What's wrong about filtering before saving, is that if you forget about one rule, you have to go back and re-filter already-saved data in the db (with some one-off script).

I think "normally" we should instead filter for XSS injections when we generate the DOM tree, or just before (such as passing backend data to the frontend, if that makes more sense).

zdragnar 3 days ago | parent [-]

Don't forget that different clients or view formats (apps, export to CSV, etc) all have their own sanitization requirements.

Sanitize at your boundaries. Data going to SQL? Apply SQL specific sanitization. Data going to Mongo? Same. HTML, JSON, markdown, CSV? Apply the view specific sanitizing on the way.

The key difference is that, if you deploy a JSON API that is view agnostic, that the client now needs to apply the sanitization. That's a requirement of an agnostic API.

chrismorgan 2 days ago | parent [-]

Please don’t use the word sanitising for what you seem to be describing: it’s a term more commonly used to mean filtering out undesirable parts. Encoding for a particular serialised format is a completely different, and lossless, thing.

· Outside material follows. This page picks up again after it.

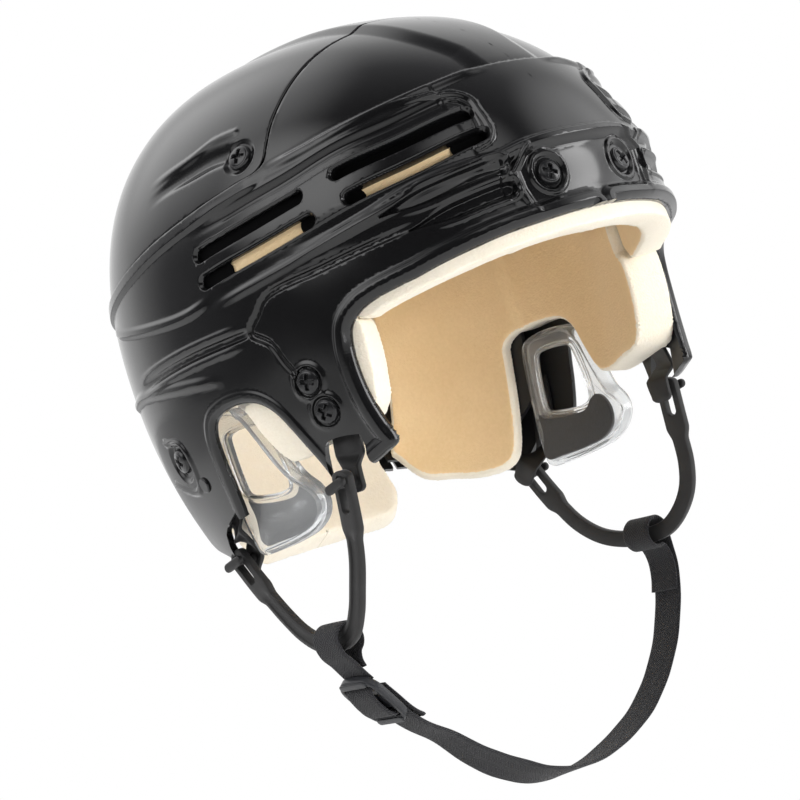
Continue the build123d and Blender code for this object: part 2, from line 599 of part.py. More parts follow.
# rivets that hold the rear tabs
def rivet(p, n):
    with BuildPart() as rivet_part:
        with BuildSketch(Plane(origin=tuple(p + n * 0.05), z_dir=tuple(n))):
            Circle(3.2)
        extrude(amount=0.9)
        fillet(rivet_part.faces().sort_by(Axis(origin=tuple(p), direction=tuple(n)))[-1].edges(), 0.6)
        with BuildSketch(Plane(origin=tuple(p + n * 0.1), z_dir=tuple(n))):
            Circle(1.7)
        extrude(amount=-6.6)
        with BuildSketch(Plane(origin=tuple(p - n * 6.0), z_dir=tuple(n))):
            Circle(3.0)
        extrude(amount=-0.9)
    return rivet_part.part


tab_rivets = pair("tab_rivets", [rivet(P_RV, N_RV)])

# ---------------------------------------------------------------- chin loops
def loop_part(centre_line, side_up):
    """U loop in the plane of its two studs. centre_line is (y, z) from the front stud to the rear stud."""
    s = [((y - STUD_FRONT[1]) / U_DIR[1], z) for y, z in centre_line]
    pl = Plane(origin=tuple(STUD_FRONT - W_DIR * LOOP_T / 2), x_dir=tuple(U_DIR), z_dir=tuple(W_DIR))
    spline = Edge.make_spline([Vector(a, b, 0) for a, b in s])
    length = spline.length
    left, right = [], []
    m = 34
    for i in range(m + 1):
        t = i / m
        q = spline.position_at(t)
        d = spline.tangent_at(t)
        from_end = min(t, 1 - t) * length
        if from_end < 19.0:
            half = PADDLE_W / 2
        elif from_end < 27.0:
            k = (from_end - 19.0) / 8.0
            k = k * k * (3 - 2 * k)
            half = PADDLE_W / 2 * (1 - k) + LOOP_W / 2 * k
        else:
            half = LOOP_W / 2
        left.append((q.X - d.Y * half, q.Y + d.X * half))
        right.append((q.X + d.Y * half, q.Y - d.X * half))
    d0 = spline.tangent_at(0)
    d1 = spline.tangent_at(1)
    p0 = spline.position_at(0)
    p1 = spline.position_at(1)
    end0 = (p0.X - d0.X * 3.0, p0.Y - d0.Y * 3.0)
    end1 = (p1.X + d1.X * 3.0, p1.Y + d1.Y * 3.0)
    with BuildPart() as loop:
        with BuildSketch(pl):
            with BuildLine():
                Spline(*left)
                ThreePointArc(left[-1], end1, right[-1])
                Spline(*reversed(right))
                ThreePointArc(right[0], end0, left[0])
            make_face()
            # slots for the T studs, the stud sits in the upper end
            for t in (6.2, length - 6.2):
                q = spline.position_at(t / length)
                d = spline.tangent_at(t / length)
                with Locations(Location((q.X, q.Y, 0), (0, 0, math.degrees(math.atan2(d.Y, d.X))))):
                    SlotOverall(14.4, 4.6, mode=Mode.SUBTRACT)
        extrude(amount=LOOP_T)
    return loop.part, spline, length


LINE_LEFT = [(-41.0, 2.2), (-40.6, -8.0), (-40.2, -20.0), (-39.6, -32.0), (-36.4, -42.5), (-29.6, -51.2), (-20.8, -57.0),
             (-9.0, -58.6), (3.0, -57.8), (14.6, -54.0), (24.6, -46.6), (32.0, -37.0), (37.4, -28.4), (43.2, -17.8)]
LINE_RIGHT = [(-41.2, 2.2), (-40.0, -8.0), (-38.4, -18.6), (-35.6, -29.0), (-31.0, -39.0), (-26.2, -48.0), (-19.4, -55.6),
              (-9.0, -58.6), (3.0, -57.4), (12.6, -52.4), (20.8, -45.0), (28.4, -36.6), (35.4, -28.4), (43.3, -18.0)]
loop_left_part, loop_left_line, loop_left_len = loop_part(LINE_LEFT, 1)
loop_right_part, loop_right_line, loop_right_len = loop_part(LINE_RIGHT, 1)
with BuildPart() as chin_loop_left:
    add(loop_left_part)
chin_loop_left.part.label = "chin_loop_left"
with BuildPart() as chin_loop_right:
    add(mirrored(loop_right_part))
chin_loop_right.part.label = "chin_loop_right"

# ---------------------------------------------------------------- chin strap, anchor webbing and buckle
WRAP_X = float(STUD_FRONT[0] + U_DIR[0] * (WRAP_Y - STUD_FRONT[1]) / U_DIR[1])
XZ = Plane(origin=(0, WRAP_Y + WEB_W / 2, 0), x_dir=(1, 0, 0), z_dir=(0, -1, 0))


def ribbon(line, t=WEB_T):
    """Outline of a webbing run of even thickness round its centre line."""
    e = Edge.make_spline([Vector(a, b, 0) for a, b in line])
    m = max(6, int(e.length / 9))
    left, right = [], []
    for i in range(m + 1):
        q = e.position_at(i / m)
        d = e.tangent_at(i / m)
        left.append((q.X - d.Y * t / 2, q.Y + d.X * t / 2))
        right.append((q.X + d.Y * t / 2, q.Y - d.X * t / 2))
    return left, right, e.length


RW = WRAP_R + WEB_T / 2
# buckle centre line: from near the right wrap, down and inward
BK_A = np.array([-88.4, -72.5])
BK_B = np.array([-73.6, -91.0])
BK_D = (BK_B - BK_A) / np.linalg.norm(BK_B - BK_A)
BK_N = np.array([BK_D[1], -BK_D[0]])          # towards the outside and below
STRAP = [tuple(BK_A + BK_D * 9.0), tuple(BK_A + BK_D * 13.0), tuple(BK_A + BK_D * 17.0), tuple(BK_A + BK_D * 21.0),
         tuple(BK_A + BK_D * 25.5), (-65.2, -98.8), (-54.8, -105.6), (-46.5, -112.6),
         (-37.6, -119.8), (-21.1, -130.2), (-5.7, -136.6), (11.7, -139.2), (31.9, -137.0), (53.6, -130.0), (72.1, -118.1),
         (85.4, -103.0), (93.8, -88.0), (WRAP_X + RW - 0.5, -75.3),
         (WRAP_X + RW, -66.5), (WRAP_X + RW, WRAP_Z)]
with BuildPart() as chin_strap:
    with BuildSketch(XZ):
        l, r, strap_len = ribbon(STRAP)
        with BuildLine():
            Spline(*l)
            Line(l[-1], r[-1])
            Spline(*reversed(r))
            Line(r[0], l[0])
        make_face()
        with Locations((WRAP_X, WRAP_Z)):
            Circle(WRAP_R + WEB_T)
        with Locations((WRAP_X, WRAP_Z)):
            Circle(WRAP_R, mode=Mode.SUBTRACT)
    extrude(amount=WEB_W)
chin_strap.part.label = "chin_strap"
print("strap centre line length", round(strap_len, 1), "solids", len(chin_strap.part.solids()))

ANCHOR = [(-WRAP_X + 0.6, WRAP_Z - WRAP_R - WEB_T * 0.6), (-90.6, -67.5), tuple(BK_A + BK_D * 3.2)]
with BuildPart() as strap_anchor:
    with BuildSketch(XZ):
        l, r, _ = ribbon(ANCHOR)
        with BuildLine():
            Spline(*l)
            Line(l[-1], r[-1])
            Spline(*reversed(r))
            Line(r[0], l[0])
        make_face()
        with Locations((-WRAP_X, WRAP_Z)):
            Circle(WRAP_R + WEB_T)
        with Locations((-WRAP_X, WRAP_Z)):
            Circle(WRAP_R, mode=Mode.SUBTRACT)
    extrude(amount=WEB_W)
strap_anchor.part.label = "strap_anchor"

# ladder-lock buckle: frame with three bars, open between them
BK_LEN = 25.0
BK_W = 21.0
BK_T = 3.4
bk_mid = (BK_A + BK_B) / 2 + BK_D * 0.5
bk_out = BK_N
bk_plane = Plane(origin=(float(bk_mid[0]), WRAP_Y, float(bk_mid[1])),
                 x_dir=(float(BK_D[0]), 0, float(BK_D[1])), z_dir=(float(bk_out[0]), 0, float(bk_out[1])))
with BuildPart() as strap_buckle:
    with BuildSketch(bk_plane.offset(WEB_T / 2 + 0.25)):
        RectangleRounded(BK_LEN, BK_W, 3.0)
        with Locations((-BK_LEN / 2 + 6.2, 0), (BK_LEN / 2 - 8.6, 0)):
            RectangleRounded(4.8, BK_W - 5.0, 1.2, mode=Mode.SUBTRACT)
    extrude(amount=BK_T)
    # lifted tail bar
    with BuildSketch(bk_plane.offset(WEB_T / 2 + 0.25 + BK_T - 0.3)):
        with Locations((BK_LEN / 2 - 3.0, 0)):
            RectangleRounded(5.4, BK_W - 1.5, 2.0)
    extrude(amount=1.7)
strap_buckle.part.label = "strap_buckle"

# free end of the chin strap, folded back below the buckle
tail_a = bk_mid + BK_N * (WEB_T / 2 + 0.25 + BK_T + 1.9)
with BuildPart() as strap_tail:
    with BuildSketch(Plane(origin=(float(tail_a[0]), WRAP_Y, float(tail_a[1])),
                           x_dir=(float(BK_D[0]), 0, float(BK_D[1])), z_dir=(float(BK_N[0]), 0, float(BK_N[1])))):
        with Locations((8.5, 0)):
            RectangleRounded(22.0, WEB_W, 1.0)
    extrude(amount=WEB_T)
strap_tail.part.label = "strap_tail"

# ---------------------------------------------------------------- write the pieces
single = [front_shell, rear_shell, liner_forehead, liner_side_left, liner_side_right, liner_crown_front,
          liner_crown_rear, liner_occipital, ear_guard_left, ear_guard_right, ear_felt_left, ear_felt_right,
          strap_tab_front_left, strap_tab_front_right, strap_tab_rear_left, strap_tab_rear_right,
          chin_loop_left, chin_loop_right, chin_strap, strap_anchor, strap_buckle, strap_tail]
for piece in single:
    box = piece.part.bounding_box()
    print(piece.part.label, "solids", len(piece.part.solids()), "valid", piece.part.is_valid,
          "volume", round(piece.part.volume), "z", round(box.min.Z, 1), round(box.max.Z, 1),
          "y", round(box.min.Y, 1), round(box.max.Y, 1))
    export_step(piece.part, "parts/" + piece.part.label + ".step")
for group in [front_screws, front_screw_nuts, temple_screws, temple_nuts, lower_adjust_screws, lower_adjust_nuts,
              upper_adjust_screws, upper_adjust_nuts, tab_rivets]:
    print(group.label, "solids", len(group.solids()), "volume", round(group.volume))
    export_step(group, "parts/" + group.label + ".step")
print("wrap x", round(WRAP_X, 3), "hinge dir", HINGE.round(5), "front screw", P_FRONT.round(3), N_FRONT.round(4))
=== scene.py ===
import bpy
import bmesh
import math
import numpy as np
from mathutils import Vector, Matrix


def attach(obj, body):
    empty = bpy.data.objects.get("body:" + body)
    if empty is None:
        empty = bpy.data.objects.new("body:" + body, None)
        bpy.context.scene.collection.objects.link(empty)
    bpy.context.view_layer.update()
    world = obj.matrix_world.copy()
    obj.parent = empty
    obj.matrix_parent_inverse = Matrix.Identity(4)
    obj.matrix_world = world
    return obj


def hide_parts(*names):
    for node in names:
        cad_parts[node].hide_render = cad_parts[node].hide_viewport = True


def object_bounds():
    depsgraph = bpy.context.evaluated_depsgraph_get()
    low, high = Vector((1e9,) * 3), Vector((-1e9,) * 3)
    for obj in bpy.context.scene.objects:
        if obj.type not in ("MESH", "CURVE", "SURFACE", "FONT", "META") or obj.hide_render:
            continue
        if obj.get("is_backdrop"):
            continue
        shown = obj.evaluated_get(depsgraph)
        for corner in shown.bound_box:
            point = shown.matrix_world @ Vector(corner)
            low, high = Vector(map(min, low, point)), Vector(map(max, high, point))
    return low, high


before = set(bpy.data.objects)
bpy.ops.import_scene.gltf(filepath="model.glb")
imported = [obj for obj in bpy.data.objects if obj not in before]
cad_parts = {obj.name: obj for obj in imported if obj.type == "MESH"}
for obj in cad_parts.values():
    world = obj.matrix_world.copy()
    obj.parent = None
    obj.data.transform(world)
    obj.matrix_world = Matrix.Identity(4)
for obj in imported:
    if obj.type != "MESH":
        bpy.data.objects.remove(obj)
CAD_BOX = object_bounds()
MM = 0.001

# ------------------------------------------------------------------ shell surface, as in the CAD, in millimetres
CENTRE = np.array([0.0, 4.0, 62.0])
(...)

You can call it escaping or encoding.

zdragnar 2 days ago | parent [-]

Sanitizing is just a form of encoding that prevents data from becoming executable unintentionally.

chrismorgan 2 days ago | parent [-]

I don’t like how you’re categorising things. Sanitising is absolutely nothing to do with encoding. You can sanitise without encoding, you can encode without sanitising, or you can do both in sequence; and all of these combinations are reasonable and common, in different situations. And sanitising may operate on serialised HTML (risky), or on an HTML tree (both easier and safer).

Saying sanitising is a form of encoding is even less accurate than saying that a paint-mixing stick is a type of paint brush. You can mix paint without painting it, and you can paint without mixing it first.